The ocean was angry, awakened by strong storms far out to sea. The weather service warned of 23- to 28-foot waves and people flocked to Lands End to watch them roll in from a safe distance.

That included 10-year old Talia Hurst-Hiller, her little brother Rafi and his friend Felix.

"It looks really cool until you go out really close to it and you realize how big the waves actually are," Talia said. "And then you feel really small."

Adam Frymoyer traveled from San Carlos to view the crashing waves. He's an amateur surfer and has been watching the big-wave surfing going on at Mavericks for the last few days, including a run by pro surfer Peter Mel that some are calling "the wave of the decade." Sunday, Frymoyer was astounded to see waves breaking out on the horizon.

"I mean, it's breaking out, that's almost, what, half a mile, a mile out there?" he marveled. "That tells you that there's so much energy in that wave, it's just hitting that bottom and going.

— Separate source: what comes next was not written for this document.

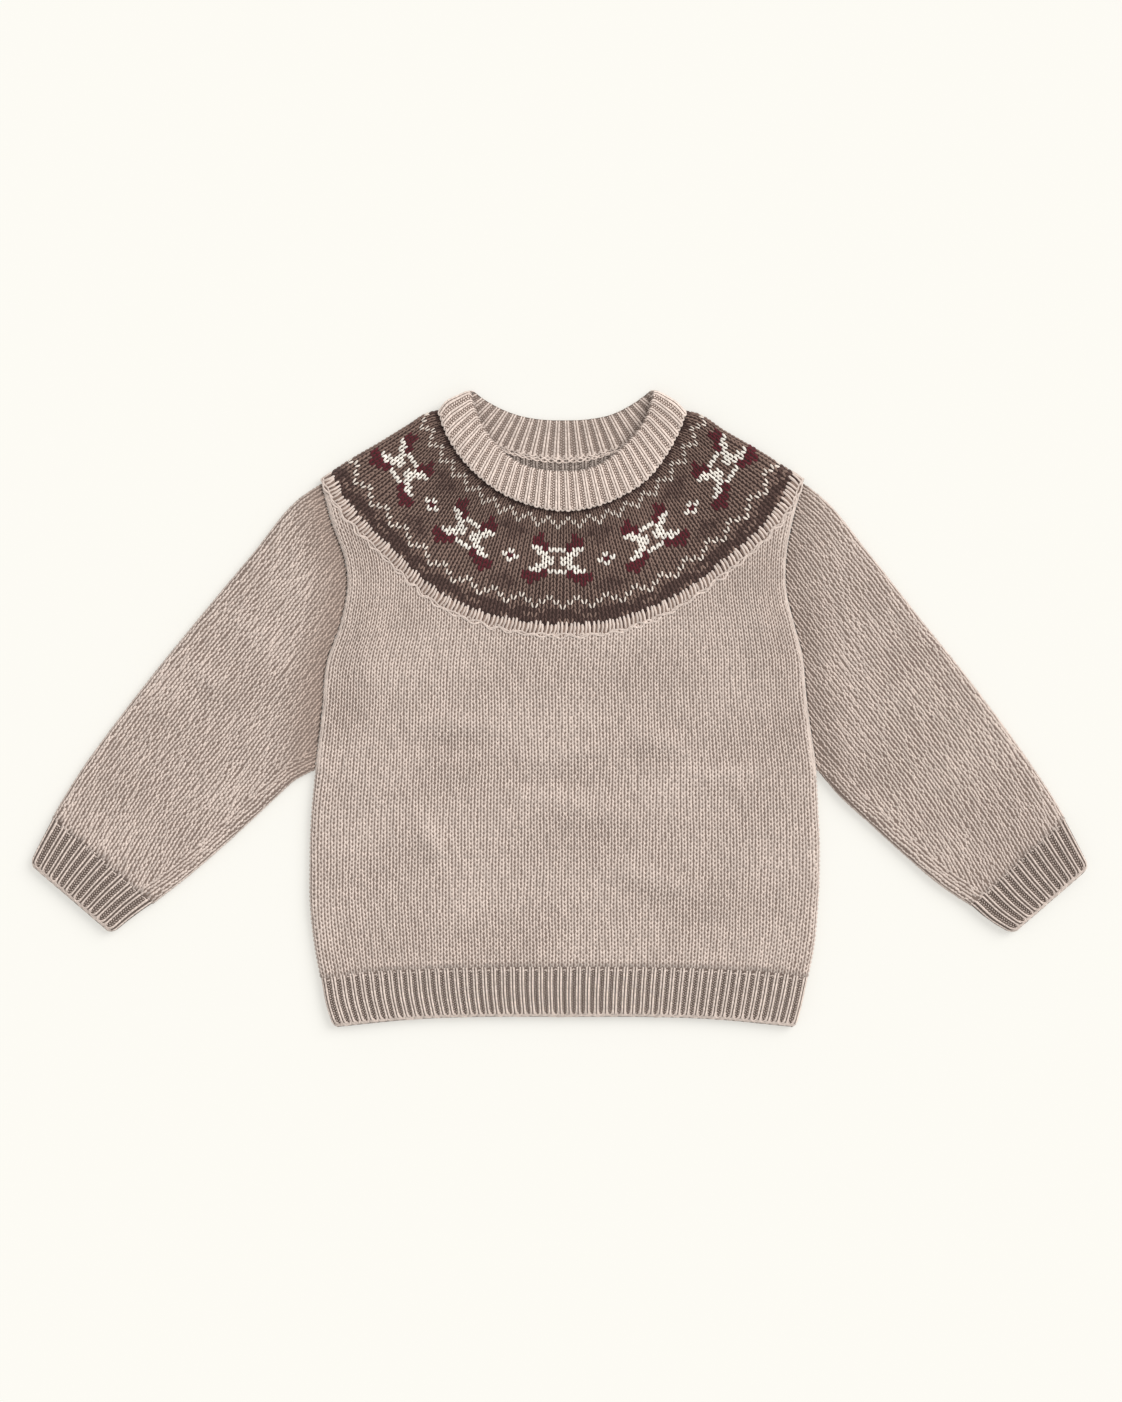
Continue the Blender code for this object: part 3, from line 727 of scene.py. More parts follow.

It's pretty amazing. I haven't seen that before."

At Ocean Beach in San Francisco, locals became tourists as they walked the strand, some moving closer to feel the power of the surf. There were warnings about rip currents and sneaker waves and one of those surprised experienced beachgoer Randy Girer.

"I see a wave coming in so I back up," Girer said. "Then I see another one coming in so I'm backing up more and then I turn around and I'm walking fast and then I'm running full speed!"

The weather service says in conditions of high surf, when you think you're safe, back up even more. Last week, a father and his two children were killed, swept off a beach in Sonoma County. Those who live near the sea, like Moss Beach resident David Millman, understand the danger.

"When there's 24-foot waves, which there were that day -- there are just days when you don't walk along the ocean. You don't," he said. "And you don't turn your back on it, certainly."